How to migrate from Lucidchart to Excalidraw
What real users say
Lucidchart: Lucidchart earns strong praise for its template library, Visio import, and Google Workspace integration. Common complaints focus on the 3-document free tier being too restrictive, per-seat costs adding up at scale, and the complexity of the interface for casual users who just need a quick flowchart.
Excalidraw: Excalidraw is beloved by developers and designers for its instant-start, link-based collaboration and the way its hand-drawn style encourages rough thinking over polished diagrams. The most common criticism is that it lacks structured diagram types (UML, ERD, BPMN) and that collaboration is ephemeral without a paid account or self-hosted backend.
Sources: Synthesized from GitHub issues, Product Hunt reviews, Hacker News discussions, and G2/Capterra review patterns.
Final verdict
Choose Lucidchart if...
- Choose Lucidchart if you need Visio compatibility, 1,000+ templates, or formal notation standards like BPMN and UML.
- Choose Lucidchart if your team's diagrams live in Confluence, Jira, or Google Workspace and need deep native integration.
- Choose Lucidchart if you're migrating an enterprise team off Visio and need a structured, managed diagramming platform.
Choose Excalidraw if...
- Choose Excalidraw if you want zero-cost, zero-friction whiteboarding for brainstorming, system sketches, or async design sessions.

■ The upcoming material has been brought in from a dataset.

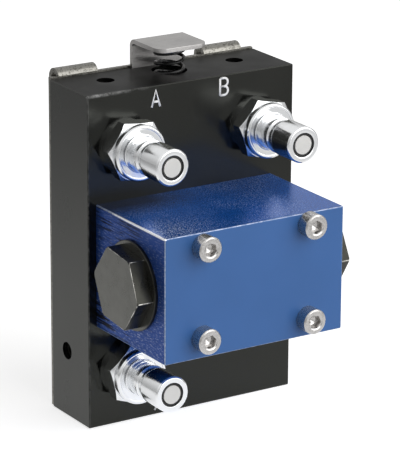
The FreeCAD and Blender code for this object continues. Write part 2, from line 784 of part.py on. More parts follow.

- Choose Excalidraw if data residency, self-hosting, or open-source licensing are requirements your org cannot waive.
- Choose Excalidraw if your team is small or developer-centric and a hand-drawn, informal aesthetic fits your documentation culture.
Consider neither if: Consider neither if you need a dedicated process modeling or BPMN tool (try Camunda or Bizagi), a full-featured online whiteboard with sticky notes and voting (try Miro or MURAL), or an offline-first desktop diagramming app (try yEd or OmniGraffle).